Jurisprudence de l’article 8 de la directive 2004/48/CE du parlement européen et du conseil, du 29 Avril 2004, relative au respect des droits de la propriété intellectuelle- les conclusions de l’avocat-général M.P. Cruz Villalon.
L’affaire Coty Germany porte une question intéressante à la Cour Européenne de Justice. Il s’agit d’une banque, qui se prévalant du secret bancaire, refuse de fournir les données nécessaires pour poursuivre par voie civile une personne faisant le commerce de marchandises contrefaites.
La question préjudicielle ainsi posée est la suivante : un tiers, en l’espèce une banque, peut-il se fonder sur le respect du secret bancaire acquis en droit national, pour refuser de fournir dans le cadre de l’article 8 de la directive 2004/48 les informations et coordonnées qui lui sont réclamées par le titulaire du droit de propriété intellectuelle ou la personne habilité a défendre ce droit ?
Ainsi, il est important de noter que l’objectif de la directive 2004/48 est de rapprocher le droit des Etats membres en matière de protection des droits de propriété intellectuelle et de garantir un niveau de protection élevé, équivalent dans tout le marché intérieur.
Dans ses conclusions, l’avocat général M. Cruz Villalon estime que la question est bien de portée de droit européen et non interne. L’article 19 de la loi sur les marques reconnaît expressément la possibilité pour un tiers, auquel l’information est demandée, de refuser de la communiquer, s’il a le droit de ne pas témoigner dans une procédure civile ouverte contre le contrevenant. C’est bien ce qu’a fait la banque Sparkasse dans ce litige. En effet, le droit d’information de l’article 8 n’est pas un droit absolu. Il prévoit la possibilité pour les Etats membres d’établir certaines restrictions à son exercice. La question en jeu a l’arrière-plan de l’application de cet article est celle de savoir s’il convient ou non de communiquer au juge certaines données a caractère personnel relatives a des personnes déterminées. Il s’agit donc de faire un balancement entre les droits fondamentaux en jeu. Ainsi, l’article 5, paragraphe 1, de la Charte des droits fondamentaux autorise la limitation de l’exercice des droits fondamentaux eu égard a deux finalités alternatives : la limitation doit répondre a un objectif d’intérêt général reconnu par l’Union ou bien la nécessité de protéger les droits et libertés des autres. Selon l’avocat général Cruz Villaon, le litige se trouve dans la deuxième alternative. De plus, la limitation de la protection juridictionnelle effective et du droit de propriété intellectuelle de la personne titulaire d’une licence de la marque par l’effet du secret bancaire répond fondamentalement au besoin de préserver le droit a la protection des données a caractère personnel des clients qui sont détenues par l’établissement bancaire.
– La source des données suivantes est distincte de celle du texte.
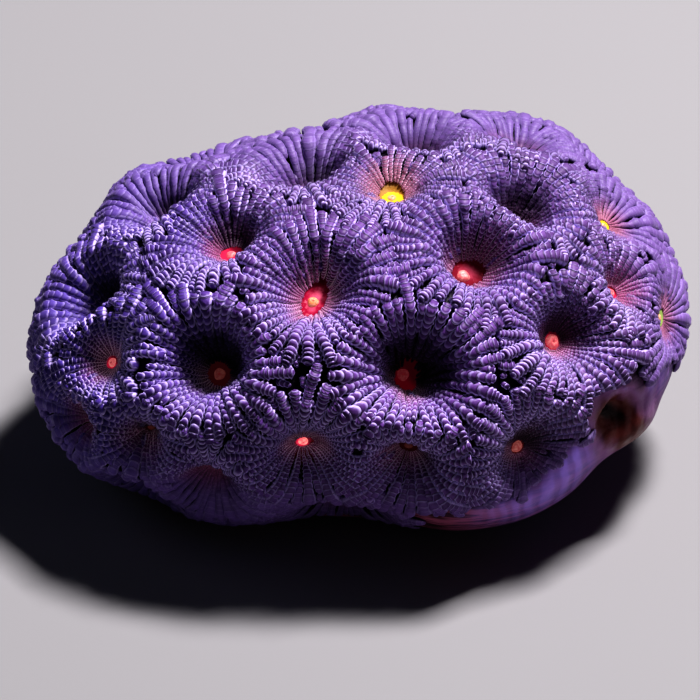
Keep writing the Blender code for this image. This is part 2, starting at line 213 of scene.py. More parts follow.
@dataclass
class Boulder:
    """The colony's smooth outer form: an ellipsoid stretched to the photograph's outline."""

    photo: Photo = field(default_factory=Photo)
    half_size: Array = field(default_factory=lambda: np.array([33.0, 26.0, 18.5]) * MM)
    cut_drop: float = 15.5 * MM
    softening: float = 3.0
    sight: Pair = (40 * MM, -30 * MM)
    normal_step: float = 2e-3
    angles: Array = field(init=False)
    stretches: Array = field(init=False)
    middle: Array = field(init=False)

    def __post_init__(self) -> None:
        """Works out the outline's stretch for each degree, and the middle of the form's box."""
        across, up = self.photo.offsets(np.array(OUTLINE, float))
        angle = np.arctan2(up, across)
        stretch = np.hypot(across, up) / self.plain_outline(angle)
        self.angles = np.radians(np.arange(360))
        rough = np.interp(self.angles, angle, stretch, period=2 * math.pi)
        window = np.exp(-0.5 * (np.arange(-12, 13) / self.softening) ** 2)
        wrapped = np.concatenate([rough[-12:], rough, rough[:12]])
        self.stretches = np.convolve(wrapped, window / window.sum(), "valid")
        places = self.spiral(20000)
        places = places[places[:, 2] > -self.cut_drop]
        self.middle = (places.min(axis=0) + places.max(axis=0)) / 2

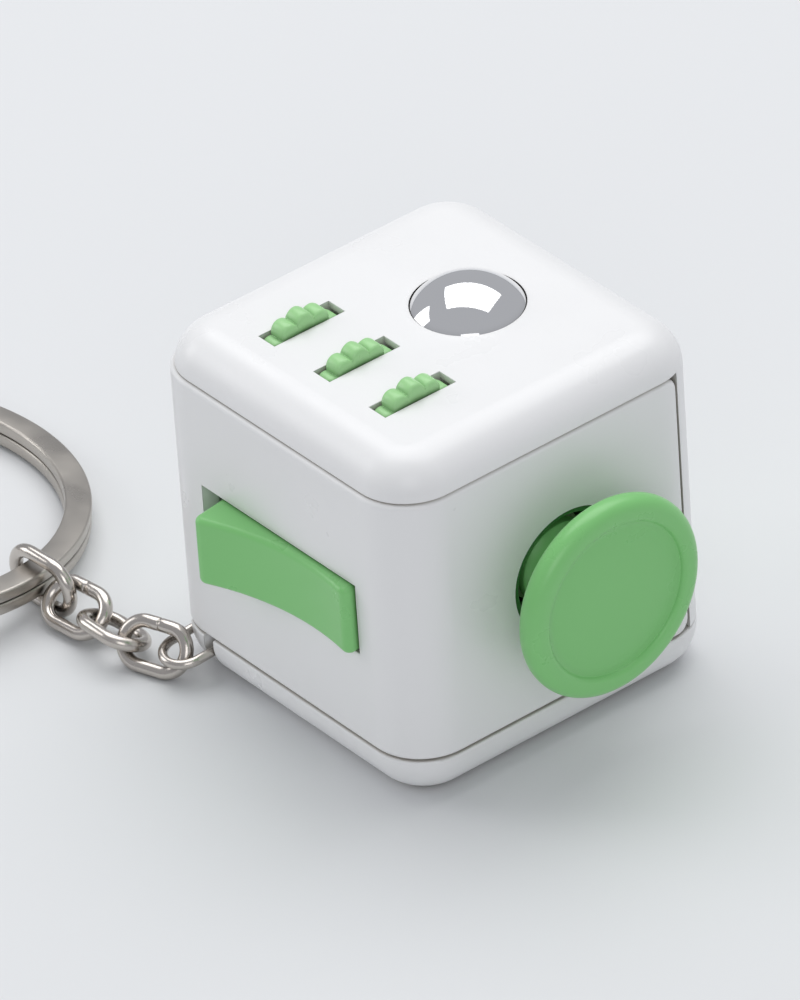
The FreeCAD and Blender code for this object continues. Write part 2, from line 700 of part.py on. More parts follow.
def joystick_cap():
    """disc with a raised rim on a stem"""
    back, front = "stick_cap_x", "stick_cap_x + stick_cap_thickness"
    floor = "stick_cap_x + stick_cap_thickness - stick_recess"
    rim = "stick_cap_radius - stick_rim_width"
    outline = [("0", "stick_pivot_x + dome_radius"), ("stick_stem_radius", "stick_pivot_x + dome_radius"),
               ("stick_stem_radius", back), ("stick_cap_radius", back), ("stick_cap_radius", front),
               (rim, front), (rim, floor), ("0", floor)]
    rounds = [("stick_cap_thickness / 2 - 0.06", lambda e: circle_at("stick_cap_radius", back)(e)
               or circle_at("stick_cap_radius", front)(e)),
              ("stick_recess * 0.8", circle_at(rim, front)),
              ("0.15", circle_at(rim, floor)),
              ("0.5", circle_at("stick_stem_radius", back))]
    return turned("joystick_cap", outline, STICK_AXIS_POINT, X_AXIS, rounds)


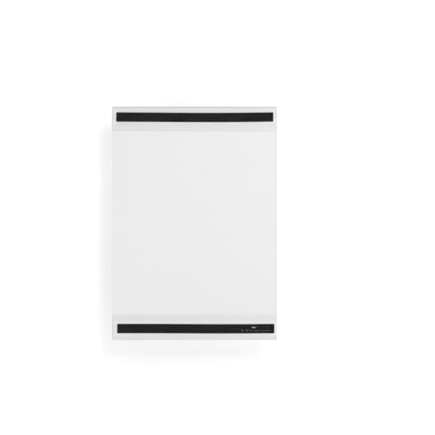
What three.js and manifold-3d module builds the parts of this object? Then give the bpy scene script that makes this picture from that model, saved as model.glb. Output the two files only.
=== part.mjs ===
// A magnetic document sleeve for one A4 sheet. Two films welded on three sides make a flat pocket that
// is open at the right. A flexible magnetic strip is stuck across the top and another across the bottom,
// each under its own clear band of film.
//
// Frame, in millimetres: +X is to the right and +Z is up as the magnet side is seen, and +Y runs through
// the sleeve from the magnet side to the reading side. The origin is on the contact plane, where the
// strips meet the steel, level with the top strip's centre line and at the sleeve's mid-width.

import * as THREE from "three";
import { mergeVertices } from "three/addons/utils/BufferGeometryUtils.js";
import Module from "manifold-3d";

const wasm = await Module();
wasm.setup();

// The sleeve's outline.
const SLEEVE_WIDTH = 220;
const SLEEVE_HEIGHT = 311;
const CORNER_RADIUS = 1.5;
const CORNER_STEPS = 6;

// The sheet that the pocket holds, A4 upright.
const INSERT_WIDTH = 210;
const INSERT_HEIGHT = 297;
const INSERT_CORNER_RADIUS = 0.5;

// The magnetic strips. Each is laid by hand, so the two sit a little differently.
const STRIP_LENGTH = 208.8;
const STRIP_WIDTH = 12;
const STRIP_CORNER_RADIUS = 0.6;
const TOP_STRIP_BELOW_EDGE = 8.3;
const TOP_STRIP_SHIFT = 0.4;
const BOTTOM_STRIP_ABOVE_EDGE = 9.1;
const BOTTOM_STRIP_SHIFT = 1.7;
const TAPE_INSET = 0.5;

// The clear bands over the strips.
const TOP_BAND_HEIGHT = 32.5;
const BOTTOM_BAND_HEIGHT = 34.5;
const BAND_CLEARANCE = 0.6;
const BAND_RUN_PER_RISE = 0.9;

// The window film stops short of the open side. Its weld line runs along the other three sides.
const WINDOW_SETBACK = 2.4;
const WELD_INSET = 1.2;
const WELD_WIDTH = 1.2;
const WELD_DEPTH = 0.1;
const WELD_RADIUS = 0.5;

// Thicknesses, and the small gaps between one layer and the next.
const BAND_FILM = 0.2;
const FACING_THICKNESS = 0.15;
const MAGNET_THICKNESS = 1;
const TAPE_THICKNESS = 0.1;
const BACK_FILM = 0.3;
const INSERT_THICKNESS = 0.25;
const WINDOW_FILM = 0.3;
const BOND_GAP = 0.02;
const POCKET_CLEARANCE = 0.1;

// Where each layer starts, counted along +Y from the contact plane.
const FACING_Y = BAND_FILM + BOND_GAP;
const MAGNET_Y = FACING_Y + FACING_THICKNESS + BOND_GAP;
const TAPE_Y = MAGNET_Y + MAGNET_THICKNESS + BOND_GAP;
const BACK_Y = TAPE_Y + TAPE_THICKNESS + BOND_GAP;
const INSERT_Y = BACK_Y + BACK_FILM + POCKET_CLEARANCE;
const WINDOW_Y = INSERT_Y + INSERT_THICKNESS + POCKET_CLEARANCE;

// Heights of the sleeve's edges and of the strips' centre lines.
const SLEEVE_TOP = TOP_STRIP_BELOW_EDGE + STRIP_WIDTH / 2;
const SLEEVE_BOTTOM = SLEEVE_TOP - SLEEVE_HEIGHT;
const SLEEVE_MIDDLE = (SLEEVE_TOP + SLEEVE_BOTTOM) / 2;
const BOTTOM_STRIP_Z = SLEEVE_BOTTOM + BOTTOM_STRIP_ABOVE_EDGE + STRIP_WIDTH / 2;

const FINISHES = {
  backing: { color: 0xe9e9ea, roughness: 0.45, metalness: 0 },
  window: { color: 0xf4f6f7, roughness: 0.15, metalness: 0, transparent: true, opacity: 0.3 },
  band: { color: 0xdfe1e3, roughness: 0.2, metalness: 0, transparent: true, opacity: 0.3 },
  facing: { color: 0x1c1c1d, roughness: 0.5, metalness: 0 },
  magnet: { color: 0x2a2724, roughness: 0.8, metalness: 0 },
  tape: { color: 0xefece2, roughness: 0.6, metalness: 0 },
  paper: { color: 0xf7f7f5, roughness: 0.9, metalness: 0 },
};

// A rectangle with round corners, centred on the origin.
function roundedRectangle(width, height, radius) {
  const x = width / 2 - radius;
  const y = height / 2 - radius;
  const shape = new THREE.Shape();
  shape.absarc(x, y, radius, 0, Math.PI / 2);
  shape.absarc(-x, y, radius, Math.PI / 2, Math.PI);
  shape.absarc(-x, -y, radius, Math.PI, 1.5 * Math.PI);
  shape.absarc(x, -y, radius, 1.5 * Math.PI, 2 * Math.PI);
  shape.closePath();
  return shape;
}

// A flat sheet facing along Y: its thickness starts at y and grows towards the reading side.
function sheet({ width, height, radius, x = 0, y, z, thickness }) {
  const options = { depth: thickness, bevelEnabled: false, curveSegments: CORNER_STEPS };
  const geometry = new THREE.ExtrudeGeometry(roundedRectangle(width, height, radius), options);
  geometry.rotateX(Math.PI / 2);
  geometry.translate(x, y + thickness, z);
  return geometry;
}

// A bar with a trapezium section in X and Y: length wide at top, and spread wider on each side at
// bottom. It is as long as depth along Z, centred.
function taperedBar(length, spread, top, bottom, depth) {
  const half = length / 2;
  const section = new THREE.Shape([
    new THREE.Vector2(-half, top),
    new THREE.Vector2(half, top),
    new THREE.Vector2(half + spread, bottom),
    new THREE.Vector2(-half - spread, bottom),
  ]);
  const geometry = new THREE.ExtrudeGeometry(section, { depth, bevelEnabled: false });
  geometry.translate(0, 0, -depth / 2);
  return geometry;
}

// A three.js geometry as a manifold-3d solid.
function toSolid(geometry) {
  const bare = new THREE.BufferGeometry();
  bare.setAttribute("position", geometry.getAttribute("position"));
  bare.setIndex(geometry.index);
  const merged = mergeVertices(bare);
  const mesh = new wasm.Mesh({
    numProp: 3,
    vertProperties: new Float32Array(merged.getAttribute("position").array),
    triVerts: new Uint32Array(merged.index.array),
  });
  return new wasm.Manifold(mesh);
}

// A manifold-3d solid as a three.js geometry.
function toGeometry(solid) {
  const mesh = solid.getMesh();
  const geometry = new THREE.BufferGeometry();
  geometry.setAttribute("position", new THREE.BufferAttribute(mesh.vertProperties, mesh.numProp));
  geometry.setIndex(new THREE.BufferAttribute(mesh.triVerts, 1));
  const faceted = geometry.toNonIndexed();
  faceted.computeVertexNormals();
  return faceted;
}

// A long low mound with four sloping sides, flat at top, made where two tapered bars cross.
function mound(x, z, top, bottom) {
  const length = STRIP_LENGTH + 2 * BAND_CLEARANCE;
  const width = STRIP_WIDTH + 2 * BAND_CLEARANCE;
  const spread = (bottom - top) * BAND_RUN_PER_RISE;
  const along = taperedBar(length, spread, top, bottom, width + 2 * spread);
  const across = taperedBar(width, spread, top, bottom, length + 2 * spread);
  across.rotateY(Math.PI / 2);
  along.translate(x, 0, z);
  across.translate(x, 0, z);
  return toSolid(along).intersect(toSolid(across));
}

// A clear band of film: welded flat to the back sheet all round, and raised over its strip.
function bandFilm(height, z, stripX, stripZ) {
  const weldedFace = BACK_Y - BOND_GAP;
  const land = sheet({
    width: SLEEVE_WIDTH,
    height,
    radius: CORNER_RADIUS,
    y: weldedFace - BAND_FILM,
    z,
    thickness: BAND_FILM,
  });
  const outside = mound(stripX, stripZ, 0, weldedFace - BAND_FILM / 2);
  const inside = mound(stripX, stripZ, BAND_FILM, weldedFace + BAND_FILM);
  return toGeometry(toSolid(land).add(outside).subtract(inside));
}

// A sheet-shaped tool that is inset from the left, top and bottom edges and runs out past the open side.
function toolInsetBy(inset, y, thickness) {
  const width = SLEEVE_WIDTH;
  const height = SLEEVE_HEIGHT - 2 * inset;
  return toSolid(sheet({ width, height, radius: WELD_RADIUS, x: inset, y, z: SLEEVE_MIDDLE, thickness }));
}

// The window film, with its weld line pressed into the reading side along the three closed sides.
function windowSheet() {
  const film = sheet({
    width: SLEEVE_WIDTH - WINDOW_SETBACK,
    height: SLEEVE_HEIGHT,
    radius: CORNER_RADIUS,
    x: -WINDOW_SETBACK / 2,
    y: WINDOW_Y,
    z: SLEEVE_MIDDLE,
    thickness: WINDOW_FILM,
  });
  const pressedY = WINDOW_Y + WINDOW_FILM - WELD_DEPTH;
  const outer = toolInsetBy(WELD_INSET, pressedY, 2 * WELD_DEPTH);
  const inner = toolInsetBy(WELD_INSET + WELD_WIDTH, pressedY - WELD_DEPTH, 4 * WELD_DEPTH);
  return toGeometry(toSolid(film).subtract(outer.subtract(inner)));
}

// The three layers of one strip, from the contact side inwards: facing, magnet and adhesive tape.
function stripLayers(place, x, z) {
  const outline = { width: STRIP_LENGTH, height: STRIP_WIDTH, radius: STRIP_CORNER_RADIUS, x, z };
  const facing = { ...outline, y: FACING_Y, thickness: FACING_THICKNESS };
  const magnet = { ...outline, y: MAGNET_Y, thickness: MAGNET_THICKNESS };
  const tape = {
    ...outline,
    width: STRIP_LENGTH - 2 * TAPE_INSET,
    height: STRIP_WIDTH - 2 * TAPE_INSET,
    y: TAPE_Y,
    thickness: TAPE_THICKNESS,
  };
  return [
    named(`${place}_strip_facing`, "facing", sheet(facing)),
    named(`${place}_magnet_strip`, "magnet", sheet(magnet)),
    named(`${place}_adhesive_tape`, "tape", sheet(tape)),
  ];
}

function backSheet() {
  return sheet({
    width: SLEEVE_WIDTH,
    height: SLEEVE_HEIGHT,
    radius: CORNER_RADIUS,
    y: BACK_Y,
    z: SLEEVE_MIDDLE,
    thickness: BACK_FILM,
  });
}

function insertSheet() {
  return sheet({
    width: INSERT_WIDTH,
    height: INSERT_HEIGHT,
    radius: INSERT_CORNER_RADIUS,
    y: INSERT_Y,
    z: SLEEVE_MIDDLE,
    thickness: INSERT_THICKNESS,
  });
}

function named(name, finish, geometry) {
  const mesh = new THREE.Mesh(geometry, new THREE.MeshStandardMaterial(FINISHES[finish]));
  mesh.name = name;
  return mesh;
}

const topBandZ = SLEEVE_TOP - TOP_BAND_HEIGHT / 2;
const bottomBandZ = SLEEVE_BOTTOM + BOTTOM_BAND_HEIGHT / 2;
const topBand = bandFilm(TOP_BAND_HEIGHT, topBandZ, TOP_STRIP_SHIFT, 0);
const bottomBand = bandFilm(BOTTOM_BAND_HEIGHT, bottomBandZ, BOTTOM_STRIP_SHIFT, BOTTOM_STRIP_Z);

const sleeve = new THREE.Group();
sleeve.add(
  named("back_sheet", "backing", backSheet()),
  named("window_sheet", "window", windowSheet()),
  named("insert_sheet", "paper", insertSheet()),
  named("top_band_film", "band", topBand),
  named("bottom_band_film", "band", bottomBand),
  ...stripLayers("top", TOP_STRIP_SHIFT, 0),
  ...stripLayers("bottom", BOTTOM_STRIP_SHIFT, BOTTOM_STRIP_Z),
);

export default sleeve;
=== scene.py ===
"""Looks of a magnetic document sleeve: an A4 pocket of film with a magnetic strip under a clear band at
its top and at its bottom. Everything is in metres, in the frame of the CAD model: +X to the right and
+Z up as the magnet side is seen, +Y through the sleeve towards its reading side."""

import functools
import math

import bpy
import numpy as np
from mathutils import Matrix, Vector


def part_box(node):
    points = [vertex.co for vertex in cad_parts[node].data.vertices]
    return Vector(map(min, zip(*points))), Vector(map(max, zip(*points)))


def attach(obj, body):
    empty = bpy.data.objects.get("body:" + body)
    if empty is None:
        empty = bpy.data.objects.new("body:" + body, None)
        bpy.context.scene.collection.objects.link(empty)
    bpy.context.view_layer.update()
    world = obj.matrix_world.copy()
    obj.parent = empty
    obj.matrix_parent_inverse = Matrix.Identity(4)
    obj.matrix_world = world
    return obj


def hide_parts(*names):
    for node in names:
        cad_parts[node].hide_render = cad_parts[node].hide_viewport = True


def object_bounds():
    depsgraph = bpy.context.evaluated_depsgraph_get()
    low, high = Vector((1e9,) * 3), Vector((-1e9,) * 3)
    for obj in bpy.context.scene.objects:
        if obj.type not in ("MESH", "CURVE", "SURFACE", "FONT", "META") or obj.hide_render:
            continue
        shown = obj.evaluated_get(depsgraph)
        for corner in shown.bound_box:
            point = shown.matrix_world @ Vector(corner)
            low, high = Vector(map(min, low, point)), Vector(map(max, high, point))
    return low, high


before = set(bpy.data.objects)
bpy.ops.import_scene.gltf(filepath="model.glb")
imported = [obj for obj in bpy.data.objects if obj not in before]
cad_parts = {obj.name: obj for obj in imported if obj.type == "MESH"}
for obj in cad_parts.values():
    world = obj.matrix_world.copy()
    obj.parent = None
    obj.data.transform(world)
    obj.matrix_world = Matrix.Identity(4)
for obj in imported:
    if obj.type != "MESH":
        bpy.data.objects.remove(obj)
cad_low, cad_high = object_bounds()

MM = 0.001
X, Y, Z = 0, 1, 2
ENDS = ("top", "bottom")


def box(node):
    """The lowest and highest corner of a CAD node, as arrays."""
    low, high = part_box(node)
    return np.array(low), np.array(high)


def span(node, axis):
    """The lowest and highest place of a CAD node along one axis."""
    low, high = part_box(node)
    return low[axis], high[axis]


# The free stretch of film between the bands.
FREE_LOW = span("bottom_band_film", Z)[1]
FREE_HIGH = span("top_band_film", Z)[0]

# Shapes that the CAD leaves plain.
SLEEVE_CORNER = 1.5 * MM
SHEET_CORNER = 0.5 * MM
STRIP_CORNER = 0.6 * MM
SAG_DEPTH = 0.8 * MM
WELD_DOWN = 2.6 * MM
WELD_UP = 4.8 * MM
WELD_LINE = 1.8 * MM
WELD_LINE_HALF = 0.6 * MM
WELD_LINE_DEPTH = 0.09 * MM
FUSED_GAP = 0.01 * MM
BAND_FILM = 0.2 * MM
BAND_CLEARANCE = 0.6 * MM
BAND_RUN = 2.0 * MM
BAND_RUN_CHANGE = 0.3 * MM
# How far the pale line below the lower band's upper edge fades, and how far the painted highlight reaches
# round each strip.
BAND_EDGE_FADE = 2.6 * MM
STRIP_HIGHLIGHT_REACH = {"top": 3.4 * MM, "bottom": 5.5 * MM}
# How wide the painted contact shade round each strip is.
RUBBER_AND_SHADE_LINE = 0.6 * MM
SEALED_LINE = 1.2 * MM
EDGE_LINE_HALF = 0.9 * MM
CUT_EDGE = 0.05 * MM
RIB_PITCH = 2.66 * MM
RIB_DEPTH = 0.06 * MM
STRIP_EDGE = 0.12 * MM
STRIP_SAGGING = {"top": 0.63 * MM, "bottom": 0.26 * MM}
STRIP_SKEW = {"top": 0.12 * MM, "bottom": 0.17 * MM}
WAVER_START = {"top": 0.4, "bottom": 1.9}

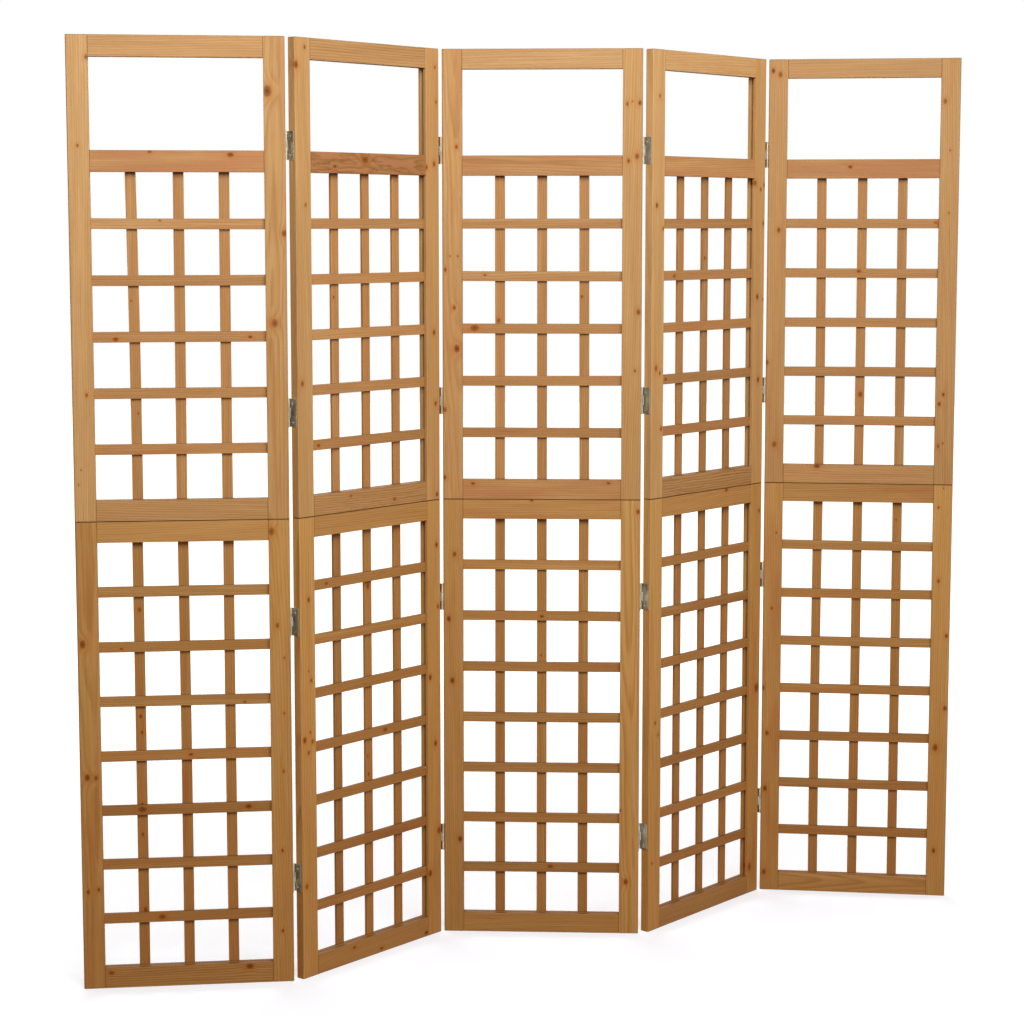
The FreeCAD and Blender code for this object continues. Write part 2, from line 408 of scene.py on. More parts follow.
print("each step of a board knows its", len(KNOT_MARKS), "nearest knots")

# %% [markdown]
# ## Shader maths in Python
#
# A finish is a sum of many small patterns. Written as a formula it stays readable, so a small
# class stands for one value in the node tree, and each operator on it adds a Math node.

# %% Shader values
class Value:
    """A number or vector in a shader. Arithmetic on it adds the nodes that work it out."""

    def __init__(self, shader, socket):
        self.shader = shader
        self.socket = socket

    def maths(self, operation, *values):
        return self.shader.node("ShaderNodeMath", {"operation": operation}, values)

    def __add__(self, other):
        return self.maths("ADD", self, other)

    def __sub__(self, other):
        return self.maths("SUBTRACT", self, other)

    def __rsub__(self, other):
        return self.maths("SUBTRACT", other, self)

    def __mul__(self, other):
        return self.maths("MULTIPLY", self, other)

    def __truediv__(self, other):
        return self.maths("DIVIDE", self, other)

    def __pow__(self, other):
        return self.maths("POWER", self, other)

    __radd__ = __add__
    __rmul__ = __mul__

    def least(self, other):
        return self.maths("MINIMUM", self, other)

    def most(self, other):
        return self.maths("MAXIMUM", self, other)

    def size(self):
        return self.maths("ABSOLUTE", self)

    def root(self):
        return self.maths("SQRT", self)

    def part(self):
        """What is left after the whole number, from 0 to 1."""
        return self.maths("FRACT", self)

    def hill(self, width):
        """1 where the value is 0, and near 0 beyond the width: exp of minus its square."""
        return self.maths("EXPONENT", (self / width) * (self / width) * -1)

    def step(self, low, high):
        """A smooth step from 0 at low to 1 at high."""
        settings = {"interpolation_type": "SMOOTHSTEP"}
        return self.shader.node("ShaderNodeMapRange", settings, (self, low, high))

    def parts(self):
        """The three numbers of a vector."""
        return [self.shader.node("ShaderNodeSeparateXYZ", {}, (self,), out=i) for i in range(3)]

    def scaled(self, x, y, z):
        """A vector with its numbers multiplied by these."""
        return self.shader.node("ShaderNodeVectorMath", {"operation": "MULTIPLY"}, (self, (x, y, z)))

    def noise(self, detail=2.0, roughness=0.5):
        """Soft noise from 0 to 1 at this place, its grains about one unit wide."""
        inputs = {"Vector": self, "Scale": 1.0, "Detail": detail, "Roughness": roughness}
        return self.shader.node("ShaderNodeTexNoise", {}, inputs)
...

Il s’agit ainsi d’analyser en appliquant l’article 52 paragraphe 1 de la Charte, dans quelle mesure l’intérêt légitime de la banque a préserver le secret bancaire peut valablement limiter le droit a la protection juridictionnelle effective de la personne qui, a l’instar de ce qui s’est produit en l’espèce, entend faire valoir le droit d’information que lui reconnaît l’article 8, paragraphe 1, de la directive 2004/48 pour défendre devant les juridictions les droits dérivés d’une marque communautaire, et dans quelle mesure le secret bancaire peut également limiter, son droit fondamental a la propriété intellectuelle.
La limitation des droits fondamentaux de Coty Germany n’est nécessaire que si la fin poursuivie, protection par la banque des données de son client, ne peut pas être obtenue par une mesure qui limite ces droits de moindre manière. Enfin, l’analyse de la proportionnalité exige d’examiner jusqu’à quel point les objectifs de protection de certains droits par rapport a d’autres droits fondamentaux compensent suffisamment les sacrifices qu’ils emportent. Le juge national doit tenir compte de la nature de l’ampleur de l’information que demande Coty Germany.
L’avocat général soutient que la directive 2004/48 doit être interprété en ce sens qu’il est contraire à une règle nationale dont l’effet inconditionné est de permettre à un établissement bancaire, excipant du secret bancaire, de refuser de communiquer une information relative au nom et a l’adresse du titulaire d’un compte bancaire qui a été demandé au titre de l’article 8. Il revient au juge national de s’assurer de la légitimité de la limitation des droits fondamentaux affectés par le droit national controversé, dans les termes prévus à l’article 52, paragraphe 1, de la Charte des droits fondamentaux de l’Union européenne.